Lavrov: Russia to Definitely Respond to Any Sanctions Imposed by US
- March, 02, 2021 - 15:31
- Other Media news
TEHRAN (Tasnim) – Russian Foreign Minister Sergei Lavrov said on Tuesday that Moscow will definitely respond to possible US sanctions against Moscow.
"The reaction will be unambiguous. Nobody cancelled the rules of diplomacy, )and) one of the rules of diplomacy is reciprocity", Lavrov said during a press briefing.
The statement comes as the Russian president’s press secretary, Dmitry Peskov, said that the Kremlin is confident the policy of sanctions against Russia will not achieve its goal, and that the Kremlin will focus on Moscow’s own interests, Sputnik reported.
"We will be guided by our own interests. If we look at this topic in general, then, probably, those who continue this dependence on some restrictions in interstate affairs should wonder whether they achieve any goal by continuing such a policy and whether this policy is effective. The answer will be obvious - this policy does not achieve its goal”, Peskov told reporters on Tuesday.
He declined to comment on Washington's alleged plans to impose new sanctions on Russia over the case of opposition figure Alexei Navalny, stressing that these were just media reports.

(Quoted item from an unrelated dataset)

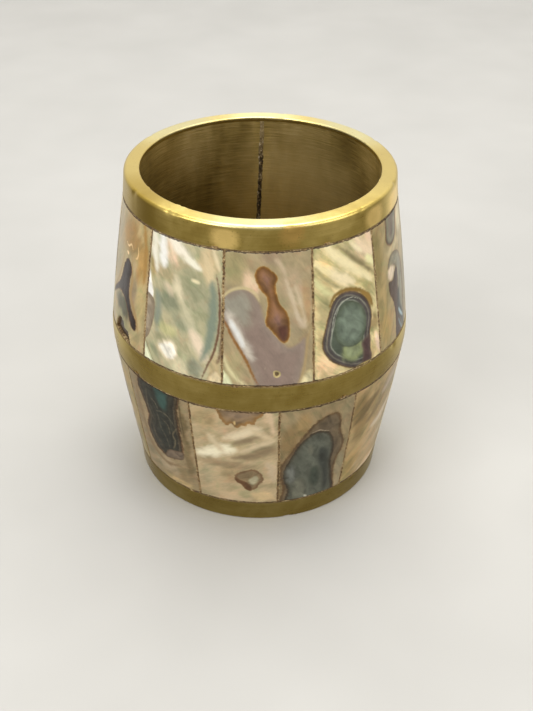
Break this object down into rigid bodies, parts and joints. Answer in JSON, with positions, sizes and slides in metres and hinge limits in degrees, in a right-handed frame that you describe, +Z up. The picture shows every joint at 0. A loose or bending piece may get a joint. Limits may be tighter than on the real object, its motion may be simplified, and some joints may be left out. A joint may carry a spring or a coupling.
{
  "type": "pen holder cup",
  "caption": "Barrel-shaped brass desk cup for pens, faced with two courses of mother-of-pearl tiles between brass hoops, with a brass liner and a flat foot.",
  "frame": {"origin": "centre of the foot, on the surface that the cup stands on", "axes": "+Z up along the cup's axis; -Y is the front; the liner's brazed seam is at +Y"},
  "size_m": [0.08, 0.08, 0.089],
  "materials": {
    "hoop_brass": "hand-polished, lightly tarnished",
    "liner_brass": "brushed, aged dark",
    "braze": "rough and pitted",
    "resin": "filled and sanded flush",
    "shell": "polished mother-of-pearl"
  },
  "bodies": {
    "root": {"liner": "liner_brass", "brazed_seam": "braze", "foot_disc": "liner_brass", "rim_hoop": "hoop_brass", "middle_hoop": "hoop_brass", "foot_hoop": "hoop_brass", "upper_bed": "resin", "lower_bed": "resin", "upper_tile_01": "shell", "upper_tile_02": "shell", "upper_tile_03": "shell", "upper_tile_04": "shell", "upper_tile_05": "shell", "upper_tile_06": "shell", "upper_tile_07": "shell", "upper_tile_08": "shell", "upper_tile_09": "shell", "upper_tile_10": "shell", "upper_tile_11": "shell", "lower_tile_01": "shell", "lower_tile_02": "shell", "lower_tile_03": "shell", "lower_tile_04": "shell", "lower_tile_05": "shell", "lower_tile_06": "shell", "lower_tile_07": "shell", "lower_tile_08": "shell", "lower_tile_09": "shell", "lower_tile_10": "shell", "lower_tile_11": "shell"}
  },
  "joints": []
}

"I believe it is improper to discuss sanctions and restrictions that have not yet been introduced. The last thing we would like to do is to be guided by some media reports on when restrictions will be introduced”, Peskov pointed out.
The Kremlin spokesman also noted that those who impose sanctions should think about whether international affairs are getting worse, and whether they themselves and their policies are the reason for the deterioration of these affairs.
The Bloomberg news agency, meanwhile, has reported that the possible US anti-Russian sanctions will be in sync with those introduced by the EU.
This comes after Reuters cited unnamed sources as saying that Washington may slap sanctions on Russia over the alleged poisoning of Navalny.
The sources claimed the US will impose restrictions under two executive orders - 13661, issued after Crimea's reunification with Russia in 2014, and 13382, issued in 2005 to counter proliferation of weapons of mass destruction.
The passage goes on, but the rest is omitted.